In the third mode of experience, which might be called its universal aspect, it is described not as a particular event, undergone by particular people in particular circumstances, but as a phenomenon worthy of description in its own right. Yes, it is true that experience is always a matter of particular occurrences. Nonetheless, experience itself must have describable properties. There must be things of which experience is constituted no matter where, how, or to whom it takes place. The very expression, to take place, discloses one of these inherent features of experience. It always takes place in a place. No emplacement, no experience. This phenomenon links experience to place in ways that end up being morpho-genically constitutive of both. And as John Dewey made central to his philosophy, the reason human experience has real properties linking it to the real world is that it is a product of evolution by means of natural selection.
Campsteading instantiates the nature of experience
The case at hand involves campsteading. I coined this word, in a semantic domain with farmstead and homestead, to refer to a uniquely American social institution. Campsteading incorporates certain kinds of landscapes, buildings, properties, possessions, activities, historical forces, evolutionary forces, and people.
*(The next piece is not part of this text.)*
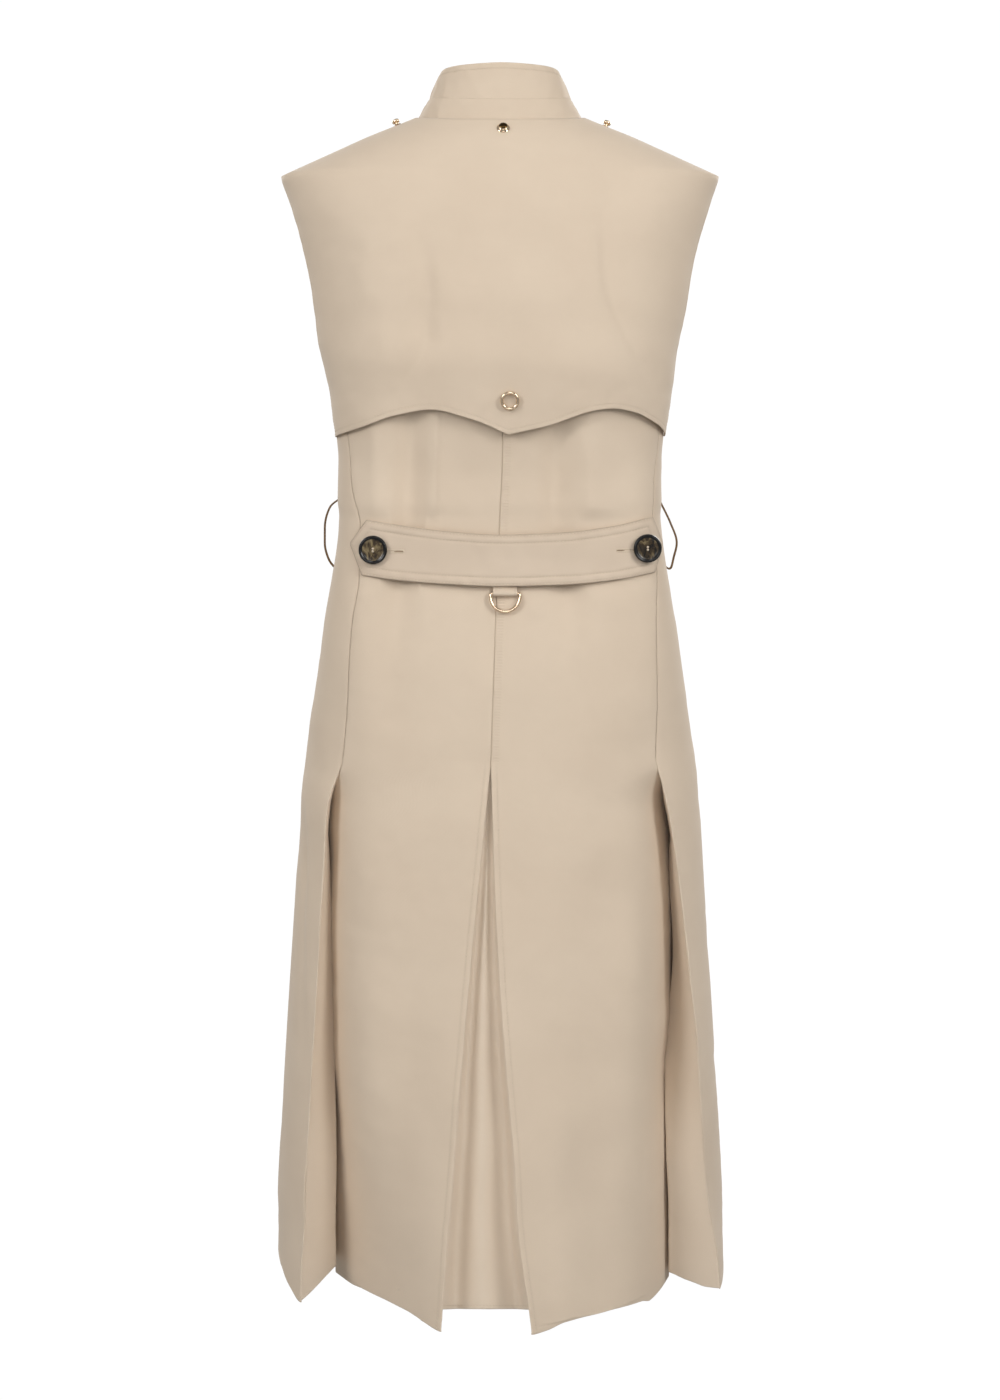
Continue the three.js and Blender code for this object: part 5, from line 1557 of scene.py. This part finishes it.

Campsteading provides a good test case for the experiential approach precisely because all three levels of experience are readily discernible. And each can be made into a corresponding level of explanation. First, people have immediate experiences in and around their camps. Second, there are identifiable sociocultural trends that laid the groundwork for campsteading, and campsteading has influenced trends. And third, human adaptive proclivities, as conditioned by evolution, come to bear on the sorts of experiences people have in the landscapes wherein campsteads are found. These sorts of experiences tend to underwrite peoples attachments to them, and go far to explain the old camps striking longevity.